Healing didn’t happen overnight, but it was sacred. Faith became my safe space, my reset button, my constant reminder that even in burnout, I was still held, still loved, and still enough no matter what.

What Balance Looks Like Now

Balance in this season of my life balance isn’t about achieving some perfect routine. It’s about learning to listen to my body and spirit before they start screaming. It’s about recognizing when I am running on empty and choosing- to pause. To breathe. To ask God for help.

Some days, I still feel overwhelmed. Some days, I still snap and have to apologize. But now, I give myself more grace.
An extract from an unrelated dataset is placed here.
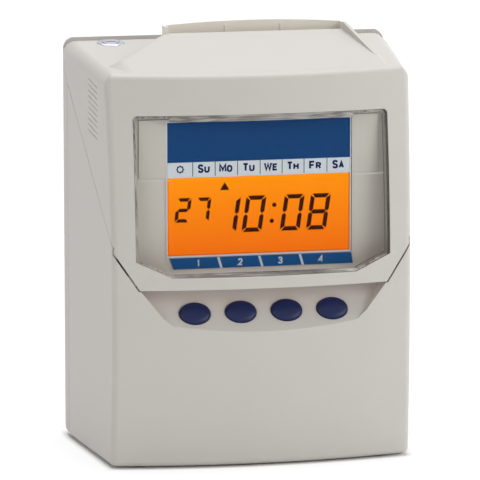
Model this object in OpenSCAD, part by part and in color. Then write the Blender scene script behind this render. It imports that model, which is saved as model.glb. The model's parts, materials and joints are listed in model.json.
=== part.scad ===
// Time recorder for punch cards, for a desk or a wall.
// Millimetres. X points right, Y to the back, Z up. The origin is on the
// surface that it stands on, under the middle of its box.

/* [Case] */
// Half width of the case at the rear seam and behind it
rear_half_w = 94; // [92:0.5:97]
// Half width at the front corners
corner_half_w = 84.5; // [83:0.5:87]
// Y of the back face
back_y = 58.5; // [58:0.5:61]
// Y of the seam between the rear case and the front half
seam_y = 39.4; // [38.5:0.1:40.5]
// Y of the front corners at the belly
corner_y = -50.2; // [-52:0.1:-49]
// How far the front bulges out between its corners
front_bulge = 8.6; // [6:0.1:10]
// Height of the belly, where the front reaches furthest
belly_z = 90; // [86:1:95]
// Height of the front top ridge
ridge_z = 219.6; // [218:0.2:223]
// How far the ridge lies behind the belly
ridge_setback = 14.4; // [12:0.2:15]
// How far the bottom edge lies behind the belly
foot_setback = 5; // [3:0.5:7]
// Rise of the shoulders for each millimetre towards the back
shoulder_slope = 0.094; // [0.09:0.002:0.1]
// Top of the rear rim
rim_z = 230; // [229.5:0.5:233]
// Underside of the case, above the surface
base_z = 1; // [0.8:0.1:1.6]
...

I’ve learned that healing isn’t a straight line- it’s a daily choice to return to myself, to my faith, and to the quiet truth that I don’t have to do it all.

And on the good days- when I stay calm through a meltdown, when I choose rest over resentment when I remember to take care of my spirit- I celebrate. Not with confetti but with a quiet smile. A whispered thank you, God. I’ve learned that small wins are still wins. That showing up for myself in little ways is sacred work.

Balance now looks like grace on the messy days, and gratitude on the better ones. Its not perfect, but its real. And that’s enough.

To The Mom Who Feels Burned Out

Mama, I see you

You’re carrying so much. Trying to hold it together for everyone else while wondering when you’ll get a moment to breathe. You’ve given and poured and stretched yourself thin and maybe starting to wonder if you’re just not strong enough.

But let me remind you, You are strong! Not because you never break, but because you keep showing up- even when its hard.

You’re not failing if you’re tired, you’re not broken if you need rest, you’re not less of a mother because you need care too. You were never meant to do this alone. Not without grace. Not without God. And not without rest.

Start small. Breathe. Celebrate small wins. Forgive the hard days. And let balance be something you grow into- not something you force.

Your healing doesn’t have to be loud to be real. Your peace doesn’t have to be perfect to be Holy. You are doing sacred work. And you are not alone.